I can somehow understand the stupidity of someone who just got out of the Canadian public education system, but are we really so far gone that we cannot expect better from our politicians? ………………Forget that I asked. Come to think of it, my young friend Enzo understands the economy better than Justin.
I recommend you to read this article offering a glimpse into the mess behind the problem. The cost of electricity in Ontario has nothing to do with the cost of its generation. It is all politics.
I don’t know if there is a way out. Can you see any?
= = =
I have a few jokes I gave up on telling to people because most people wouldn’t get it. You need the communist experience to be able to relate to it. Still, I give it to you with some explanations.
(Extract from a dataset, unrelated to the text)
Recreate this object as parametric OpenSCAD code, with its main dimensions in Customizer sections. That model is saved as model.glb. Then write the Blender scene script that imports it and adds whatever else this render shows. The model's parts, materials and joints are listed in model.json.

Comrade teacher is telling stories to little first graders about the life of Lenin. “Comrade Vladimir Ilyich was a very good man. He liked little children very much. One day, little boys were kicking the ball around in Red Square. Little Alyoshenka kicked his ball so hard that it flew straight into the office of comrade Vladimir Ilyich. He got up, walked down to the square and handed the ball back to the children. Even though he could have got them all shot.”
The joke should be told using some Russian expressions, with the overplayed, patronizing condescension of a first-grade teacher. It has many layers. It is well known, for example, that Lenin despised children, but his image as the sainted leader of the revolution required the image of a benevolent father figure for the indoctrination of little children.
The point of the joke is that absolute power is scary and capricious. That you never know what will happen to you when you encounter someone with power; but you do know that anything can happen. The point of the joke is that even the most innocent situation can turn deadly and you better remember that you are at the mercy of the state at any time. The point of the joke is that the possibility of losing your life is the 'normal'. The state allowing you to keep it is what's newsworthy.
Maybe it is a sort of over sensitivity that the news about getting punished for doing what is expected of us reminded me of this joke.
….but maybe, we should all develop a bit more of this sort of sensitivity.